= Marilyn Montenegro =

Marilyn Montenegro is an American social worker located in California. She specializes in cases that involve women who are incarcerated or being released from prison/jail. She has been recognized in many different areas for her dedication to social work and changing social welfare.

== Beginning ==
Montenegro visited a friend in a Kentucky jail in the 1970s, which led to her meeting other female inmates. Montenegro's goal was to change this model to a restorative justice model and help with the rehabilitation of offenders. This visit lead to Montenegro forming the Prison Project through the National Association of Social Work. This movement eventually caused the shut down of a deprivation program that was organized to punish females being held in prisons.

== Organization ==
Marilyn Montenegro is a part of the nationwide task force Social Workers Against Solitary Confinement (SWASC), founded in October 2014. This organization is devoted to confronting problems on a macro and micro level of social work. SWASC works with mass incarceration and are involved in these prisons.
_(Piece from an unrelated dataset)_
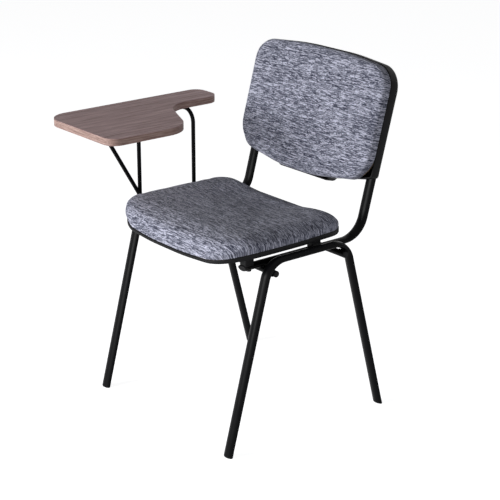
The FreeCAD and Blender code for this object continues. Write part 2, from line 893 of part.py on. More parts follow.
plate_underside = loop_height + tube_depth / 2 + weld_gap
plate_top = plate_underside + plate_thickness
plate_outer = loop_offset + tube_width / 2 + plate_thickness
post_offset = plate_outer + rod_diameter / 2
rod_run_height = tablet_underside - rod_diameter / 2
arch_run_offset = post_offset + arch_reach
post_foot = plate_underside - post_tail
brace_foot_height = plate_top + brace_foot_rise
brace_tilt = math.radians(brace_lean)


def arm_arch_rod():
    corners = [
        Vector(-post_offset, arch_rear, post_foot),
        Vector(-post_offset, arch_rear, rod_run_height),
        Vector(-arch_run_offset, arch_rear, rod_run_height),
        Vector(-arch_run_offset, -arch_front, rod_run_height),
        Vector(-post_offset, -arch_front, rod_run_height),
        Vector(-post_offset, -arch_front, post_foot),
    ]
    radii = [arch_post_radius, arch_plan_radius, arch_plan_radius, arch_post_radius]
    return bent_solid(corners, radii, rod_disc, rod_bend_facet_count)


# Point of the brace's centre line at a height
def brace_point(height):
    forward = (height - brace_foot_height) * math.tan(brace_tilt)
    return Vector(-post_offset, -arch_front - forward, height)


lug_underside = tablet_underside - lug_thickness


# Brace coped round the front post and cut level under its lug
def arm_brace_rod():
    rod = pin(brace_point(brace_foot_height), brace_point(tablet_top), rod_diameter)
    rod = rod.common(between_heights(0, lug_underside))
    foot = Vector(-post_offset, -arch_front, post_foot)
    return rod.cut(pin(foot, foot + up * (tablet_underside - post_foot), rod_diameter + 2 * weld_gap))


# Places of the lugs, and of the screws through them, as (x, y)
arch_middle = (arch_rear - arch_front) / 2
arch_lug_offset = arch_run_offset + rod_diameter / 2 + lug_width / 2 + weld_gap
arch_lug_places = [(-arch_lug_offset, arch_middle + shift * lug_spacing / 2) for shift in (-1, 1)]
brace_lug_place = (-post_offset, brace_point(lug_underside).y)
wood_screw_places = arch_lug_places + [
    (-post_offset, brace_lug_place[1] + shift * brace_lug_screw_spacing / 2) for shift in (-1, 1)
]


def tablet_lugs():
    lugs = []
    for x, y in arch_lug_places:
        lugs.append(prism(rounded_rectangle(x, y, lug_width, lug_length, lug_round), lug_underside,
                          tablet_underside))
    x, y = brace_lug_place
    lugs.append(prism(rounded_rectangle(x, y, lug_width, brace_lug_length, lug_round), lug_underside,
                      tablet_underside))
    drilled = []
    for lug in lugs:
        for x, y in wood_screw_places:
            low = Vector(x, y, lug_underside - overrun)
            lug = lug.cut(small_pin(low, low + up * 2 * overrun, wood_screw_diameter + hole_clearance))
        drilled.append(lug)
    return Part.makeCompound(drilled)


def tablet_screws():
    screws = []
    for x, y in wood_screw_places:
        seat = Vector(x, y, lug_underside)
        tip = Vector(x, y, tablet_underside + wood_screw_depth - padding_gap)
        screws.append(headed_screw(seat, tip, wood_screw_diameter, wood_screw_head, wood_screw_head_height))
    return Part.makeCompound(screws)


# Plate between the posts and the leg loop

arm_bolt_places = [(-loop_offset, shift * arm_bolt_spacing / 2) for shift in (-1, 1)]


# Flat plate on the loop, notched half round where the posts are welded to its edge
def arm_plate():
    inner = loop_offset - tube_width / 2 + plate_inner_margin
    outer = post_offset
    centre_x = -(inner + outer) / 2
    centre_y = (plate_rear - plate_front) / 2
    outline = rounded_rectangle(centre_x, centre_y, outer - inner, plate_rear + plate_front, plate_round)
    plate = prism(outline, plate_underside, plate_top)
    for y in (-arch_front, arch_rear):
        foot = Vector(-post_offset, y, post_foot)
        plate = plate.cut(pin(foot, foot + up * 2 * overrun, rod_diameter + 2 * weld_gap))
    for x, y in arm_bolt_places:
        low = Vector(x, y, plate_underside - overrun)
        plate = plate.cut(small_pin(low, low + up * 2 * overrun, arm_bolt_diameter + 2 * hole_clearance))
    return plate


def right_leg_loop():
    loop = leg_loop(-1)
    for x, y in arm_bolt_places:
        low = Vector(x, y, loop_height - overrun)
        loop = loop.cut(small_pin(low, low + up * 2 * overrun, arm_bolt_diameter + 2 * hole_clearance))
    return loop


arm_washer_top = loop_height - tube_depth / 2 - weld_gap
arm_nut_top = arm_washer_top - washer_thickness


def arm_bolts():
    bolts = []
    for x, y in arm_bolt_places:
        seat = Vector(x, y, plate_top)
        tip = Vector(x, y, arm_nut_top - arm_nut_height - arm_bolt_spare)
        bolts.append(headed_screw(seat, tip, arm_bolt_diameter, arm_bolt_head, arm_bolt_head_height))
    return Part.makeCompound(bolts)


def arm_nuts():
    nuts = []
    corner_radius = arm_nut_width / 2 / math.cos(math.pi / 6)
    for x, y in arm_bolt_places:
        corners = [Vector(x + corner_radius * math.cos(turn * math.pi / 3),
                          y + corner_radius * math.sin(turn * math.pi / 3), 0) for turn in range(7)]
        nut = prism(Part.makePolygon(corners), arm_nut_top - arm_nut_height, arm_nut_top)
        low = Vector(x, y, arm_nut_top - overrun)
        nuts.append(nut.cut(small_pin(low, low + up * 2 * overrun, arm_bolt_diameter + weld_gap)))
    return Part.makeCompound(nuts)


def arm_washers():
    washers = []
    for x, y in arm_bolt_places:
        washer = small_pin(Vector(x, y, arm_nut_top), Vector(x, y, arm_washer_top), washer_diameter)
        low = Vector(x, y, arm_nut_top - overrun)
        washers.append(washer.cut(small_pin(low, low + up * 2 * overrun, arm_bolt_diameter + hole_clearance)))
    return Part.makeCompound(washers)


# All the pieces by name
pieces = {
    "left_leg_loop": leg_loop(1),
    "right_leg_loop": right_leg_loop(),
    "foot_glides": foot_glides(),
    "left_back_rail": back_rail(1),
    "right_back_rail": back_rail(-1),
    "rail_front_caps": rail_front_caps(),
    "front_crossbar": crossbar(crossbar_front),
    "rear_crossbar": crossbar(crossbar_rear),
    "crossbar_caps": crossbar_caps(),
    "seat_shell": seat_shell(),
    "seat_board": seat_board(),
    "seat_cushion": seat_cushion(),
    "seat_screws": seat_screws(),
    "back_shell": back_shell(),
    "back_board": back_board(),
    "back_cushion": back_cushion(),
    "back_screws": back_screws(),
    "tablet_board": tablet_board(),
    "tablet_edge_band": tablet_edge_band(),
    "tablet_lugs": tablet_lugs(),
    "tablet_screws": tablet_screws(),
    "arm_arch_rod": arm_arch_rod(),
    "arm_brace_rod": arm_brace_rod(),
    "arm_plate": arm_plate(),
    "arm_bolts": arm_bolts(),
    "arm_washers": arm_washers(),
    "arm_nuts": arm_nuts(),
}

# Move the chair so that the origin is on the floor under the centre of its overall box
whole = Part.makeCompound(list(pieces.values())).optimalBoundingBox(False, False)
to_origin = Vector(-whole.Center.x, -whole.Center.y, 0)
print("moved by", round(to_origin.x, 3), round(to_origin.y, 3))
for name, shape in pieces.items():
    shape.translate(to_origin)
    shape.exportStep("parts/" + name + ".step")
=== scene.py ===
# Conference chair with a writing tablet at the sitter's right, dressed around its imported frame
import bpy
import bmesh
import json
import math
from mathutils import Matrix, Vector


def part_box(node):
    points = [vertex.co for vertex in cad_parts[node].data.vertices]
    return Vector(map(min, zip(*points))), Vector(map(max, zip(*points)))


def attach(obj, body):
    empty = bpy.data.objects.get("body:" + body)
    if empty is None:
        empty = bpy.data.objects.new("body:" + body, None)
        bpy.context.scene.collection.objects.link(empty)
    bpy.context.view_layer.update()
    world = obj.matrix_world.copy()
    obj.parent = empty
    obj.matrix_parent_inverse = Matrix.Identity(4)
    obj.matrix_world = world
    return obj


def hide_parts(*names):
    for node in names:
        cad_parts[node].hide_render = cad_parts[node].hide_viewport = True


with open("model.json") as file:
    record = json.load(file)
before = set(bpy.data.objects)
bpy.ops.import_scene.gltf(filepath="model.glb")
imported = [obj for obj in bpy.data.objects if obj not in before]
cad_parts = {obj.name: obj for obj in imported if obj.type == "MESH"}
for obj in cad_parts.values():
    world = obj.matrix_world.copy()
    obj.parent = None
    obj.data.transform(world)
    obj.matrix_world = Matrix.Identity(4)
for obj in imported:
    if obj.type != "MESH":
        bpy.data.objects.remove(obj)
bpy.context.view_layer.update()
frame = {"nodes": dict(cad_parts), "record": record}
nodes = frame["nodes"]
print("frame loaded:", len(nodes), "nodes")

# The feet stand symmetrically, so the middle of their glides is the middle of the chair.
# Sizes below are millimetres from that point: +X the sitter's left, -Y the front, +Z up.
glideLow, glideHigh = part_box("foot_glides")
feetMiddle = Vector(((glideLow[0] + glideHigh[0]) / 2, (glideLow[1] + glideHigh[1]) / 2, 0))
mm = 0.001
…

SWASC is designed to develop techniques to support individuals that have been in solitary for long periods of time. The organization also seeks out to the federal, state, and local levels to eliminate cruel and inhumane punishments in prisons and jails.

== Purpose ==
Montenegro works specifically with the prison system located in California, where as most of her clients consists of non-violent drug offenses.

== Accomplishments ==
On November 11, 2014, Montenegro was inducted into the Hall Of Distinction that distinguishes social worker leaders that are committed to resolving issues based on social justice and social welfare. She also received the NASW 2002 social worker of the year. Montenegro is the founder and coordinator of the Prison Project, which is designed to reevaluate the justice system.